I think that this is clear and uncluttered.  I don't see any reason to mess with it.

*Pedagogy:  I think that this is a non-issue.  If a student is mathematically mature enough to be introduced to the idea of a function acting on a domain—as well as the abstract notation used to specify such a function—then they are mature enough to be able to deal with a codomain, too.

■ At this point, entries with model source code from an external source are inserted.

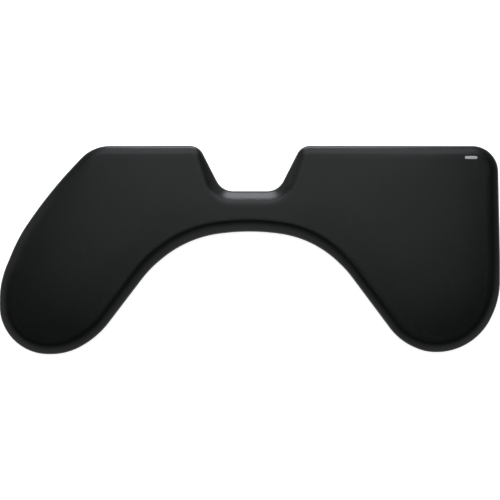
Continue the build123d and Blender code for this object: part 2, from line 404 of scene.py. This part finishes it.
def rounded_outline(corners, count):
    """Points, outward normals, curvatures, slope widths and slope tilts, evenly spaced along a
    closed polygon with rounded corners, and the length of the whole. An arc meets its two sides
    radius * tan(turn / 2) from the corner. Along it the heading grows as length / radius, and
    the point is the heading's integral. The slope changes evenly between the arcs' middles."""
    points, radius = corners[:, :2], corners[:, 2]
    side = np.roll(points, -1, 0) - points
    length = np.linalg.norm(side, axis=1)
    heading = np.arctan2(side[:, 1], side[:, 0])
    turn = (heading - np.roll(heading, 1) + np.pi) % (2 * np.pi) - np.pi
    tangent = radius * np.abs(np.tan(turn / 2))
    before = np.roll(heading, 1)
    arc_start = points - tangent[:, None] * np.stack([np.cos(before), np.sin(before)], 1)
    line_start = points + tangent[:, None] * np.stack([np.cos(heading), np.sin(heading)], 1)
    arc_length = radius * np.abs(turn)
    line_length = length - tangent - np.roll(tangent, -1)
    # Arcs and sides in turn: start, heading at the start, curvature and length of each.
    start = np.stack([arc_start, line_start], 1).reshape(-1, 2)
    first = np.stack([before, heading], 1).ravel()
    bend = np.stack([np.sign(turn) / radius, np.zeros(len(turn))], 1).ravel()
    ends = np.stack([arc_length, line_length], 1).ravel().cumsum()
    place = (np.arange(count) + 0.5) / count * ends[-1]
    part = np.searchsorted(ends, place)
    run = place - np.concatenate([[0], ends])[part]
    curve, angle = bend[part], first[part]
    now = angle + curve * run
    flat = np.abs(curve) < 1e-9
    curve_safe = np.where(flat, 1.0, curve)
    east = np.where(flat, run * np.cos(angle), (np.sin(now) - np.sin(angle)) / curve_safe)
    north = np.where(flat, run * np.sin(angle), (np.cos(angle) - np.cos(now)) / curve_safe)
    path = start[part] + np.stack([east, north], 1)
    outward = np.stack([np.sin(now), -np.cos(now)], 1)
    middles = ends[::2] - arc_length / 2
    slopes = [np.interp(place, middles, column, period=ends[-1]) for column in corners.T[3:]]
    return path, outward, curve, *slopes, ends[-1]


def softened_along(values, reach):
    """Values round the outline, averaged with their neighbours by a bell curve of that reach.
    Multiplying Fourier transforms gives that average for a closed line."""
    steps = np.arange(AROUND) - AROUND // 2
    bell = np.exp(-(steps * girth / AROUND / reach) ** 2)
    bell = np.roll(bell / bell.sum(), -(AROUND // 2))
    return np.real(np.fft.ifft(np.fft.fft(values) * np.fft.fft(bell)))


path, outward, bending, slope_width, slope_tilt, girth = rounded_outline(CORNERS, AROUND)
slope_width = softened_along(slope_width, SLOPE_BLEND)
slope_tilt = np.radians(softened_along(slope_tilt, SLOPE_BLEND))


def rings(insets, heights):
    """Rings of points round the pad: each is the outline moved in by an inset, at a height.
    Both may be single numbers for a ring or vary along it."""
    insets = np.broadcast_to(np.asarray(insets).reshape(len(insets), -1), (len(insets), AROUND))
    heights = np.broadcast_to(np.asarray(heights).reshape(len(heights), -1), insets.shape)
    flat = path[None] - outward[None] * insets[..., None]
    return np.concatenate([flat, heights[..., None]], 2)


def bands(first, count, flip=False):
    """Quads between count neighbouring rings of AROUND points, the first point being number
    first. They face outwards where the rings run up the outside of the pad."""
    quads = woven(count, AROUND) + first
    return quads[:, ::-1] if flip else quads


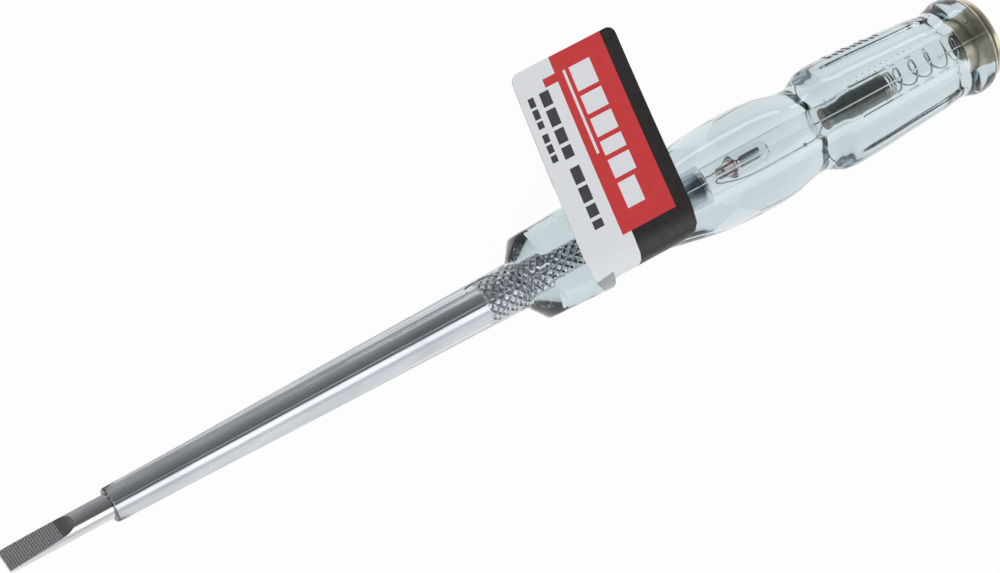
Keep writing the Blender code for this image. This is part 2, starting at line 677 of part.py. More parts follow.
def band_path():
    # Middle line of the paper strip: down past -Y, round under the neck and up to the flag.
    radius = NECK_RADIUS + CLEARANCE + PAPER_THICKNESS / 2.0
    top = LABEL_UNDERSIDE + PAPER_THICKNESS / 2.0
    near = Vector((0.0, PAPER_THICKNESS - LABEL_NEAR_REACH, top))
    far = Vector((0.0, LABEL_CREASE_REACH + PAPER_THICKNESS, LABEL_UNDERSIDE - PAPER_THICKNESS / 2.0))
    start = math.atan2(near.z, near.y) + math.acos(radius / near.length)
    end = math.atan2(far.z, far.y) - math.acos(radius / far.length) + math.tau
    path = [near]
    for i in range(BAND_STEPS + 1):
        path.append(on_circle(0.0, radius, between(start, end, i / BAND_STEPS)))
    path.append(far)
    return path


def band_shape():
    path = band_path()
    shape = bmesh.new()
    outer = []
    inner = []
    for i, point in enumerate(path):
        ahead = path[min(i + 1, len(path) - 1)] - path[max(i - 1, 0)]
        side = Vector((0.0, -ahead.z, ahead.y)).normalized() * (PAPER_THICKNESS / 2.0)
        outer.append(point - side)
        inner.append(point + side)
    section = outer + list(reversed(inner))
    front = Vector((BAND_FRONT, 0.0, 0.0))
    face = shape.faces.new([shape.verts.new(point + front) for point in section])
    grown = bmesh.ops.extrude_face_region(shape, geom=[face])
    rear = [v for v in grown["geom"] if isinstance(v, bmesh.types.BMVert)]
    bmesh.ops.translate(shape, verts=rear, vec=(BAND_REAR - BAND_FRONT, 0.0, 0.0))
    return shape


def make_label(material):
    # Front sheet, the doubled part of the flag behind it and the strip, joined as one paper.
    top = LABEL_UNDERSIDE + PAPER_THICKNESS
    front = add_object("label", plate(label_outline(-LABEL_NEAR_REACH), LABEL_UNDERSIDE, top), material)
    low = LABEL_UNDERSIDE - PAPER_THICKNESS
    doubled = plate(label_outline(LABEL_CREASE_REACH), low, LABEL_UNDERSIDE + JOIN_OVERLAP)
    pieces = [("label_back_guide", doubled), ("label_band_guide", band_shape())]
    for name, shape in pieces:
        guide = add_object(name, shape, material)
        guide.hide_render = True
        guide.display_type = "WIRE"
        union = front.modifiers.new(name, "BOOLEAN")
        union.operation = "UNION"
        union.solver = "EXACT"
        union.object = guide
    return front


def main():
    clear_scene()
    steel = finish_material("plated_steel", (0.62, 0.63, 0.64), 0.25, 1.0)
    plastic = finish_material("clear_plastic", (0.80, 0.84, 0.85), 0.08, 0.0)
    glass = finish_material("lamp_glass", (0.85, 0.87, 0.88), 0.03, 0.0)
    seal = finish_material("pinched_glass", (0.72, 0.55, 0.50), 0.20, 0.0)
    nickel = finish_material("electrode_metal", (0.50, 0.50, 0.48), 0.45, 1.0)
    wire = finish_material("tinned_wire", (0.60, 0.58, 0.54), 0.35, 1.0)
    solder = finish_material("solder", (0.58, 0.58, 0.58), 0.35, 1.0)
    ceramic = finish_material("resistor_ceramic", (0.78, 0.74, 0.66), 0.50, 0.0)
    coating = finish_material("resistor_coating", (0.12, 0.13, 0.12), 0.40, 0.0)
    brass = finish_material("resistor_cap_brass", (0.66, 0.56, 0.36), 0.30, 1.0)
    spring_steel = finish_material("spring_steel", (0.60, 0.58, 0.54), 0.25, 1.0)
    cap_metal = finish_material("plated_brass", (0.72, 0.66, 0.50), 0.22, 1.0)
    paper = finish_material("label_paper", (0.70, 0.12, 0.12), 0.60, 0.0)

    make_blade_shaft(steel)
    make_handle(plastic)
    make_lamp_seal(seal)
    make_lamp_glass(glass)
    make_electrode("lamp_electrode_front", 1.0, nickel)
    make_electrode("lamp_electrode_rear", -1.0, nickel)
    make_front_lead(wire)
    make_rear_lead(wire)
    make_solder_bead(solder)
    make_resistor_lead(wire)
    make_resistor_core(ceramic)
    make_resistor_coat(coating)
    make_resistor_cap("resistor_cap_front", RESISTOR_FRONT, 1.0, brass)
    make_resistor_cap("resistor_cap_rear", RESISTOR_END, -1.0, brass)
    make_contact_spring(spring_steel)
    make_end_cap(cap_metal)
    make_label(paper)


main()
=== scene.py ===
# %% [markdown]
# # A voltage tester screwdriver, dressed for its picture
#
# The solid model of this tool is loaded as a fixed frame. It is true to size but plain, so this
# lesson builds a finer skin for every visible piece and gives each one a finish of its own.
# The tool lies along +X with its blade at the origin, and the paper flag points along +Y.
# Sizes below are in millimetres times MM, because Blender counts in metres.

# %% Load the frame
import math
from functools import lru_cache

import bmesh
import bpy
from mathutils import Matrix, Vector


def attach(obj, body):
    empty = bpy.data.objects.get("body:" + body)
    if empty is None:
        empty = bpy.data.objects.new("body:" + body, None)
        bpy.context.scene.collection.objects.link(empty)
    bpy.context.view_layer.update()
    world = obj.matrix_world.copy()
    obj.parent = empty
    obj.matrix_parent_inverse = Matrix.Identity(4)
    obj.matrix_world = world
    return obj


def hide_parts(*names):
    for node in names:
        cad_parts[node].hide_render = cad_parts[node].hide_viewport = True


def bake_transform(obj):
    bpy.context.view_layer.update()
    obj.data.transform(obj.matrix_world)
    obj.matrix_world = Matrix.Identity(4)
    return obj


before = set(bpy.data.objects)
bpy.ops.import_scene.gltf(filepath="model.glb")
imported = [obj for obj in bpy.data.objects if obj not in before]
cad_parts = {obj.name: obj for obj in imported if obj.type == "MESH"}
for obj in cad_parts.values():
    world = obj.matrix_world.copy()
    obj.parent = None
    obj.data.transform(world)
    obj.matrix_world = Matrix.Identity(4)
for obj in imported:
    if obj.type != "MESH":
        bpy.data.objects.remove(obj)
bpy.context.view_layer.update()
MM = 0.001

# %% [markdown]
# ## Camera
#
# The photograph was taken with a long lens, a little from the blade's side, and the tool runs
# up to the right in it. A long lens far away keeps both ends at nearly the same scale. The
# camera is set by the point it looks at, its tilt and its turn, which is easy to correct.

# %% Set the camera
PHOTO_TILT = math.radians(20.0)
PHOTO_TURN = math.radians(28.36)
PHOTO_DISTANCE = 600.0 * MM
PHOTO_LENS = 133.9
LOOK_AT = Vector((91.44, 0.0, 0.0)) * MM
AIM_RIGHT = 0.242 * MM
AIM_UP = 1.42 * MM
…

*Laziness:  We are already pretty tolerant of laziness in our notation.  Again, this becomes an issue of maturity.  Part of maturing as a mathematician is learning when it is okay to leave things out.  In this case, one hopes that any function being considered is given enough context to make clear what is going on.  In the recurring example, we are perhaps free to leave off specification of the domain and simply write
$$ f(x) = x^2 + 2x + 1. $$
If the surrounding context makes it clear that $x$ is meant to be a real variable, then there is no need to specify the domain.  Moreover, many of the important features of this function as a real function remain true in other domains (e.g. the complex numbers).  If the domain is not all that important, then there is little loss in leaving it out.
A: No, its not. The notation $f(x\in{\Bbb R})=x^2+2x+1$ is a bit odd. One generally uses
$$f(x) = x^2+2x+1,\quad x\in{\Bbb R},$$
or specifies the domain explicitely, ${\Bbb D} = {\Bbb R}$. I recently encountered the latter in high school books (Gymnasium, 11-12 th grade, Bavaria).